An injunction is also known as an injunctive relief and comes in the form of a court order for an individual or entity to desist from performing certain acts or required to do certain acts. This is considered a legal remedy in a civil court of law and may be awarded in addition to or as a substitute for monetary damages.

A court of equity usually hands out an injunctive relief in order to not just compensate for the loss by providing monetary damages, but by preventing any future losses from occurring. This is done by issuing a court order that orders the defendant to stop from exercising a specific behavior or for the defendant to exercise a specific behavior that may counter the damage that has been done.
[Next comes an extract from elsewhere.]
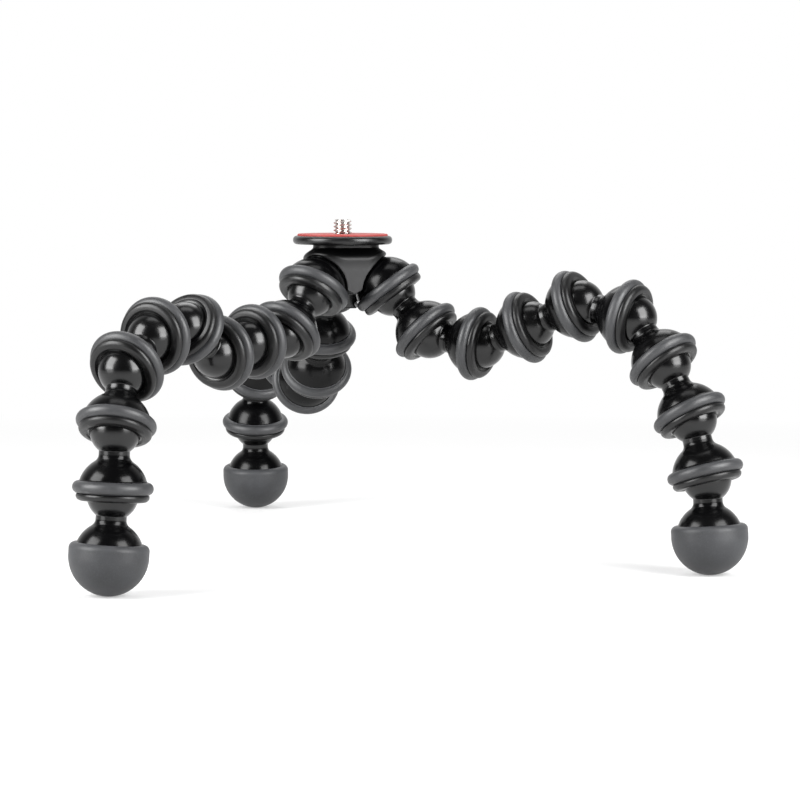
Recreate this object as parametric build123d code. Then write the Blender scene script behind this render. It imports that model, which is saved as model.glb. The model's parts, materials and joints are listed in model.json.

An injunction or injunctive relief is usually awarded to the plaintiff if further harm can be caused by the repeated actions of the defendant.

There are different types of injunctive reliefs that exist, depending on the behavior it aims to curtail. A gag order is an injunctive relief that prohibits a piece of information from being known by parties other than those involved while a restraining order can demand that a party stop from doing a certain action as stipulated by the court.

An injunctive relief may also be classified as temporary or permanent, depending on the severity of the actions committed or in an effort to prevent permanent injury to another party. A temporary injunction has a specific time period wherein the defendant may not do a certain action vis-à-vis a permanent injunction wherein the defendant is never to commit said action again.